-- WRITTEN EXERCISE --
Return the lines exactly as they stand, from the first of the material through the line containing "const ribbonSag = 2.2;".

------------------------------------

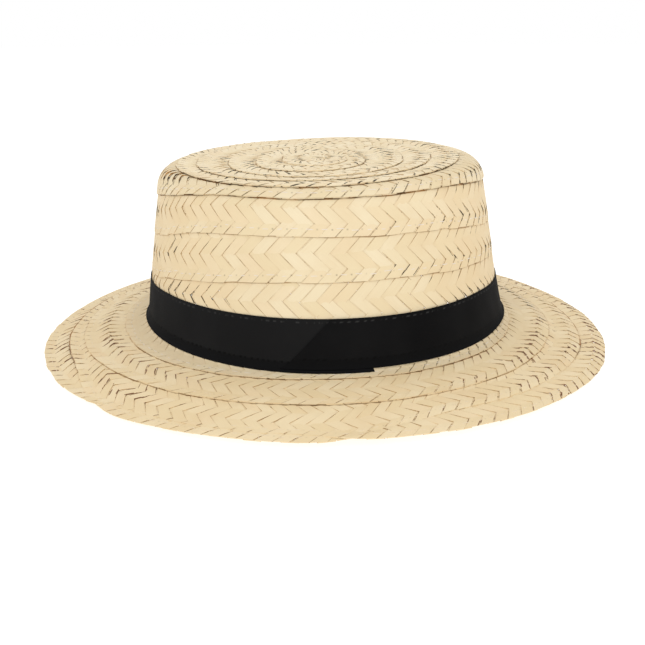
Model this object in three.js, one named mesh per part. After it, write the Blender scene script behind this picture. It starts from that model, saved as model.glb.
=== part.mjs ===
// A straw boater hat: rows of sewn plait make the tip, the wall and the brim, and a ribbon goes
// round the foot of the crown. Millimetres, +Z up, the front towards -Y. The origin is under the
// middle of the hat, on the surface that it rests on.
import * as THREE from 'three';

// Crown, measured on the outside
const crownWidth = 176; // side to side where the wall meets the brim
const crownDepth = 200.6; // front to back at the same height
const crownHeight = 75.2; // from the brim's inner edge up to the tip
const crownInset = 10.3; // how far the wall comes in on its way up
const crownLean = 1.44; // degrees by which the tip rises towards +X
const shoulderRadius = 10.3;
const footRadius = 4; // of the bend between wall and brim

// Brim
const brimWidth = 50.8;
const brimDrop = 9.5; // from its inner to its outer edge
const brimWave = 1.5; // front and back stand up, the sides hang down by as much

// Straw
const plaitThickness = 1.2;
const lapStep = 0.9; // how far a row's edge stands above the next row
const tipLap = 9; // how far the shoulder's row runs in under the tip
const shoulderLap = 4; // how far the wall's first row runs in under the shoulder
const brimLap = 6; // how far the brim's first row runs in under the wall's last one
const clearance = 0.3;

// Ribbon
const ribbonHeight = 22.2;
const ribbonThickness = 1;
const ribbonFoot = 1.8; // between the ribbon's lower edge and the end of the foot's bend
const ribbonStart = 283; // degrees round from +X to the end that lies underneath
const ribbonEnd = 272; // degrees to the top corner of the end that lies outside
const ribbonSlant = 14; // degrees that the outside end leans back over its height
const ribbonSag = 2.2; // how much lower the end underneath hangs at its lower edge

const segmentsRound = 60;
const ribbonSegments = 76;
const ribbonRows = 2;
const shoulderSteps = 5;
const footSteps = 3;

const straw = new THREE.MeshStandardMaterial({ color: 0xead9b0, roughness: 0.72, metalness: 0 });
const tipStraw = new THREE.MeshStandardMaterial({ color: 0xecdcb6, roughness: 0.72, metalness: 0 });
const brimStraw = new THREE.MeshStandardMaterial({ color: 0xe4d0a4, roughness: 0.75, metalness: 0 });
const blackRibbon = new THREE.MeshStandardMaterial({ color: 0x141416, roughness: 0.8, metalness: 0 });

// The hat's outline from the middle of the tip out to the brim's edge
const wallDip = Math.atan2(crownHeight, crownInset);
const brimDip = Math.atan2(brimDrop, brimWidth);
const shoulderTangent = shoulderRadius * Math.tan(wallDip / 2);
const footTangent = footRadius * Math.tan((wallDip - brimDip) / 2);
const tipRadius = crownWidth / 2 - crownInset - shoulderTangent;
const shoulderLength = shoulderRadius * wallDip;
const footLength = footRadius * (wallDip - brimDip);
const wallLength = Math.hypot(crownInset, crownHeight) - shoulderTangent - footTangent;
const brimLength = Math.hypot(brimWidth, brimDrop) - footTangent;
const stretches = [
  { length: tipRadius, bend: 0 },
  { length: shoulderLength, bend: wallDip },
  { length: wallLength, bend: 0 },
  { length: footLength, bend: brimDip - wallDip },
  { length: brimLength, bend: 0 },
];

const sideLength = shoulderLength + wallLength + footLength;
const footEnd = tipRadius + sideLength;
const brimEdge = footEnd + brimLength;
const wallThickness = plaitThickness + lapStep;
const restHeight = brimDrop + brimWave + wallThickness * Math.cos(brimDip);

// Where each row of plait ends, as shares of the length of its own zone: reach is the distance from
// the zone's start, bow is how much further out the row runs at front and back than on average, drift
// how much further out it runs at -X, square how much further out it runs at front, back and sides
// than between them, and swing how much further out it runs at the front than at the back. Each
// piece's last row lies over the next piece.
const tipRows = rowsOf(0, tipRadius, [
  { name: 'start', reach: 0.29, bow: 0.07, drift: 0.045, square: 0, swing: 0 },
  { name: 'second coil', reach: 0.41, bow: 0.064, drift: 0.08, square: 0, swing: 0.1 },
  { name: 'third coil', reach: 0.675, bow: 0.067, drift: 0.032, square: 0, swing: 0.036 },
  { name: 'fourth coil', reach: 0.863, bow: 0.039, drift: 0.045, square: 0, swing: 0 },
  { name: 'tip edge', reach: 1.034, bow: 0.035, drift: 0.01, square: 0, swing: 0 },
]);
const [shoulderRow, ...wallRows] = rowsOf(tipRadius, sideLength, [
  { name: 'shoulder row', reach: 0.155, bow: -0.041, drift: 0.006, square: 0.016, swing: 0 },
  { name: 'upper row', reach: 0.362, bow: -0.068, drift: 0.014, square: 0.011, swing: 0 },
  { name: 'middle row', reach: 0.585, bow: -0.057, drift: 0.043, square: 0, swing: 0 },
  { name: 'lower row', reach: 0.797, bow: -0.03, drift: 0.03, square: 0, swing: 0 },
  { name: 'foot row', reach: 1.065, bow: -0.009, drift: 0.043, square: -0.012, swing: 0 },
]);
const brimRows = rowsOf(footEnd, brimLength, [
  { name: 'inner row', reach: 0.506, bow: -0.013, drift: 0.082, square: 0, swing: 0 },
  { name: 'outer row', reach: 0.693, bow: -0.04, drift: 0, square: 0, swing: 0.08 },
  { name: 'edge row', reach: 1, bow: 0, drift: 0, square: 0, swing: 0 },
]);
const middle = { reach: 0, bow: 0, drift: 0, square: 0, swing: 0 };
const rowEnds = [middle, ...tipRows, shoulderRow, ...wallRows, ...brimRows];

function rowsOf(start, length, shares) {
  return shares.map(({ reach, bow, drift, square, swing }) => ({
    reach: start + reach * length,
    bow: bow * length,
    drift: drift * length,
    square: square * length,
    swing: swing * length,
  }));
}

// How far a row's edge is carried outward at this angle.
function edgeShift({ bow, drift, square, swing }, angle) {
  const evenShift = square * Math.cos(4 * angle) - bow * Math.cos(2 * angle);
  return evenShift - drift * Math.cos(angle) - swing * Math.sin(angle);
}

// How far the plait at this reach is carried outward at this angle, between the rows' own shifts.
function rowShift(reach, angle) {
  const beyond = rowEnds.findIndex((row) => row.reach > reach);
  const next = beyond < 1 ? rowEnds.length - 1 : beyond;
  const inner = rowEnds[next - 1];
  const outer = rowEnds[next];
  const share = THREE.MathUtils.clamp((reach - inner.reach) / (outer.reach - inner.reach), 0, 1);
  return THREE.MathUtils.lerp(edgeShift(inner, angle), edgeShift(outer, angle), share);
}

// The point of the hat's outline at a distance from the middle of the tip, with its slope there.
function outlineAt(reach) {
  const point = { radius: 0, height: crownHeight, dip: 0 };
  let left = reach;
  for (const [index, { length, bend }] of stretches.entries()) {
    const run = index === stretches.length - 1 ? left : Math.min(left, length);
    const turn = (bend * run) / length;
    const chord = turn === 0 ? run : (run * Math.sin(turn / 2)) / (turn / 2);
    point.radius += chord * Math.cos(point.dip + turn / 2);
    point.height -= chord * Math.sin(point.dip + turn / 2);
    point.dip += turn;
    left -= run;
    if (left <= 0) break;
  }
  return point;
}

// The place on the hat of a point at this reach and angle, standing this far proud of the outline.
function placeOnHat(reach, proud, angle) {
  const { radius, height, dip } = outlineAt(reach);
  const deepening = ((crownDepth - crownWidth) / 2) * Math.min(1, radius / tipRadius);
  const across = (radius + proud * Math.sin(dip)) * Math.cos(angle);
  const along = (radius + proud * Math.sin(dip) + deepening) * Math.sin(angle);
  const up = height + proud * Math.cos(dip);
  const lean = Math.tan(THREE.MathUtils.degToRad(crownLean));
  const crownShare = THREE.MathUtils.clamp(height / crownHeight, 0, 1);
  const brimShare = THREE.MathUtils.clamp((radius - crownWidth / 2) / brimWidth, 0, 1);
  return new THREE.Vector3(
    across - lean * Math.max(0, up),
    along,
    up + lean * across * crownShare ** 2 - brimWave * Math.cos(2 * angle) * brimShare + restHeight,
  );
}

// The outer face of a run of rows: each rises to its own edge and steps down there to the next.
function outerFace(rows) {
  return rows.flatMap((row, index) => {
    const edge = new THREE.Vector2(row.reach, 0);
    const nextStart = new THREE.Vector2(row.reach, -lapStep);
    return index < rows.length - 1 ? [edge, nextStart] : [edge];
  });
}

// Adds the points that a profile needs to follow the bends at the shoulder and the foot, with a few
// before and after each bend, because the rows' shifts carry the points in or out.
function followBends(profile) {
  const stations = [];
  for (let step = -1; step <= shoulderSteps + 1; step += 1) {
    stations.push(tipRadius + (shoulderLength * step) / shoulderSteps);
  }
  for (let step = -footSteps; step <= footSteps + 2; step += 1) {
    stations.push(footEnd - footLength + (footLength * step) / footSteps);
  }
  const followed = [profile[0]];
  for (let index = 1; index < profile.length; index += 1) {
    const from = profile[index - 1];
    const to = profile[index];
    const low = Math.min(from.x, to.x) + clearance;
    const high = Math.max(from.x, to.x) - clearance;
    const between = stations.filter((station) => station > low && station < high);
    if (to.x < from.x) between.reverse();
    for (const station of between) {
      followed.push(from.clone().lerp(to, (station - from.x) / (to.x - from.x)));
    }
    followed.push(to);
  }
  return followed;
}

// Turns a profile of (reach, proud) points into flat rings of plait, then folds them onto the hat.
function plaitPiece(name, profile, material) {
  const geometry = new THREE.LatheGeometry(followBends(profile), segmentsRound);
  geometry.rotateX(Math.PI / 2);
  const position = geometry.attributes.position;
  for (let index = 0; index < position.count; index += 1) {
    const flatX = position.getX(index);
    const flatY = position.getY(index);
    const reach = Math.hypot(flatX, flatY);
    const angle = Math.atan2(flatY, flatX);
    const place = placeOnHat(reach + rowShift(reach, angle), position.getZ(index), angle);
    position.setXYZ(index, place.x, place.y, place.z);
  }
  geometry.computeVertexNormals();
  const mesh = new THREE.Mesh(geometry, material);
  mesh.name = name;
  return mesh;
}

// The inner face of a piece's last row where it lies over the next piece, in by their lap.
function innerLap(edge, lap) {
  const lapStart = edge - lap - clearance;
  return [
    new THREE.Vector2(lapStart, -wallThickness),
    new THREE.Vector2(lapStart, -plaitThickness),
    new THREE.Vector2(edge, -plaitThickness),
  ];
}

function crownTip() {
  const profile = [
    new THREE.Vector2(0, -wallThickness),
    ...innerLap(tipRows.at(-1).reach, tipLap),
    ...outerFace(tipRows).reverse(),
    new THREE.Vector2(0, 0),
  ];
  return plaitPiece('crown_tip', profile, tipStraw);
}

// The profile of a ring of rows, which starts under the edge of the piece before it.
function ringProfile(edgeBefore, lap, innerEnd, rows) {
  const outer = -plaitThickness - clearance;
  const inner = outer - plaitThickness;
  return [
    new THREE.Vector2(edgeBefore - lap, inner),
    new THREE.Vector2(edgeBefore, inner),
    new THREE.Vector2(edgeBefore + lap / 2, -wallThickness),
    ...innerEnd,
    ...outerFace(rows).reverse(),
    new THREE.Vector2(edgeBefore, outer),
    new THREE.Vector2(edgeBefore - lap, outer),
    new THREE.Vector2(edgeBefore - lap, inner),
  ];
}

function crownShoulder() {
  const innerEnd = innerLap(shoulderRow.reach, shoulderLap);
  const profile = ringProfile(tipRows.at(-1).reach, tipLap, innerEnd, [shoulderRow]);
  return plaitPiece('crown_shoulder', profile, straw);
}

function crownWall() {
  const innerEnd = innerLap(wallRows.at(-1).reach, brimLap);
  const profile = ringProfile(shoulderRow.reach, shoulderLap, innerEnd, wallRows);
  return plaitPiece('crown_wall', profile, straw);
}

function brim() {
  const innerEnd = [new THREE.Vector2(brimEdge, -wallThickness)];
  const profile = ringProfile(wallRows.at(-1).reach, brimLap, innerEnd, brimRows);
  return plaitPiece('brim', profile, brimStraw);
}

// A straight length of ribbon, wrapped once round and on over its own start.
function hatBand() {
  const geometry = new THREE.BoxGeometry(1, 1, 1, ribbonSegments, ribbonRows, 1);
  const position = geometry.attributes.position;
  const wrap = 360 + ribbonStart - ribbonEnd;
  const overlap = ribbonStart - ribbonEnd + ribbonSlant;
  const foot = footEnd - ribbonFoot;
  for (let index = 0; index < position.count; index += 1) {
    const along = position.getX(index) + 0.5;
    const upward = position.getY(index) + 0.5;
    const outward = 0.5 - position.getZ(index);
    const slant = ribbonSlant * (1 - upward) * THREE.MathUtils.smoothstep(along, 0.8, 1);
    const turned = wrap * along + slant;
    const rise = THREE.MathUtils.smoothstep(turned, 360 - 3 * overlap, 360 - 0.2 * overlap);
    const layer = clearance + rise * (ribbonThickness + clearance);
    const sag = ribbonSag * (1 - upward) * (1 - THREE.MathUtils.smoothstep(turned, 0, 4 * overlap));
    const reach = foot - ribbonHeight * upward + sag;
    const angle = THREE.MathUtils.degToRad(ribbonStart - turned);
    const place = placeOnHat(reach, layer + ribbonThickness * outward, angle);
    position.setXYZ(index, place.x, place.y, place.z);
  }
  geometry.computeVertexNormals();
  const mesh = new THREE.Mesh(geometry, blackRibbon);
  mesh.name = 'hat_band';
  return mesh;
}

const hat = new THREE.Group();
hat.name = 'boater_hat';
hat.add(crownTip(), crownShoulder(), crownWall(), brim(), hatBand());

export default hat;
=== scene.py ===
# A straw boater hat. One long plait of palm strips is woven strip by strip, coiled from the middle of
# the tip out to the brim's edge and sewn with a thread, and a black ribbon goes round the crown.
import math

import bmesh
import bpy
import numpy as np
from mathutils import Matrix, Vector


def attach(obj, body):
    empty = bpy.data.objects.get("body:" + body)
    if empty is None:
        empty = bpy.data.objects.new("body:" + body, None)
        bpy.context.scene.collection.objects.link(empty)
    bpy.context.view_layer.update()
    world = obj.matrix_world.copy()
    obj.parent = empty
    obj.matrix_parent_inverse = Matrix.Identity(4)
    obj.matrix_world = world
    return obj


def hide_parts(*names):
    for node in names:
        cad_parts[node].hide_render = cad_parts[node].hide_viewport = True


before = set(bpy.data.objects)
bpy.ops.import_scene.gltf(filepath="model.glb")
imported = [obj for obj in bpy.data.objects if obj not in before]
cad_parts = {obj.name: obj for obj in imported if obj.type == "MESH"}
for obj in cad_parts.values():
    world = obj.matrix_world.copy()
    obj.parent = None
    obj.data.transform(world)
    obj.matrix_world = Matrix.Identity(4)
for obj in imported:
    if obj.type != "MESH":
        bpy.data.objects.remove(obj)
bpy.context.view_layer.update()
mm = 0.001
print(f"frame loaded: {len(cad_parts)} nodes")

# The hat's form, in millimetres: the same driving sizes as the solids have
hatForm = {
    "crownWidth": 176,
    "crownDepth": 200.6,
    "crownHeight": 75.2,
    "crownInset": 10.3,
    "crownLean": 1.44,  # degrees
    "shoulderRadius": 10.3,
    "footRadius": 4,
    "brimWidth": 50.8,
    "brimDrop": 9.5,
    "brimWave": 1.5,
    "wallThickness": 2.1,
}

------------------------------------

-- SOLUTION TO THE EXERCISE --
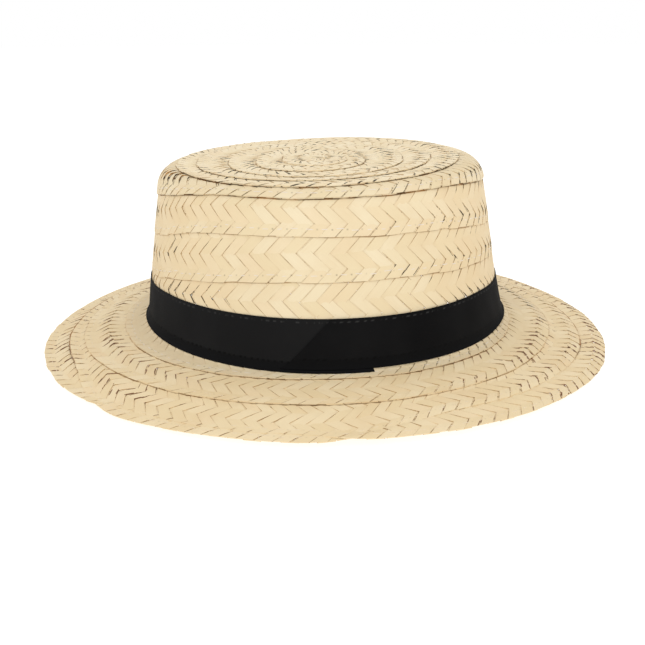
Model this object in three.js, one named mesh per part. After it, write the Blender scene script behind this picture. It starts from that model, saved as model.glb.
=== part.mjs ===
// A straw boater hat: rows of sewn plait make the tip, the wall and the brim, and a ribbon goes
// round the foot of the crown. Millimetres, +Z up, the front towards -Y. The origin is under the
// middle of the hat, on the surface that it rests on.
import * as THREE from 'three';

// Crown, measured on the outside
const crownWidth = 176; // side to side where the wall meets the brim
const crownDepth = 200.6; // front to back at the same height
const crownHeight = 75.2; // from the brim's inner edge up to the tip
const crownInset = 10.3; // how far the wall comes in on its way up
const crownLean = 1.44; // degrees by which the tip rises towards +X
const shoulderRadius = 10.3;
const footRadius = 4; // of the bend between wall and brim

// Brim
const brimWidth = 50.8;
const brimDrop = 9.5; // from its inner to its outer edge
const brimWave = 1.5; // front and back stand up, the sides hang down by as much

// Straw
const plaitThickness = 1.2;
const lapStep = 0.9; // how far a row's edge stands above the next row
const tipLap = 9; // how far the shoulder's row runs in under the tip
const shoulderLap = 4; // how far the wall's first row runs in under the shoulder
const brimLap = 6; // how far the brim's first row runs in under the wall's last one
const clearance = 0.3;

// Ribbon
const ribbonHeight = 22.2;
const ribbonThickness = 1;
const ribbonFoot = 1.8; // between the ribbon's lower edge and the end of the foot's bend
const ribbonStart = 283; // degrees round from +X to the end that lies underneath
const ribbonEnd = 272; // degrees to the top corner of the end that lies outside
const ribbonSlant = 14; // degrees that the outside end leans back over its height
const ribbonSag = 2.2; // how much lower the end underneath hangs at its lower edge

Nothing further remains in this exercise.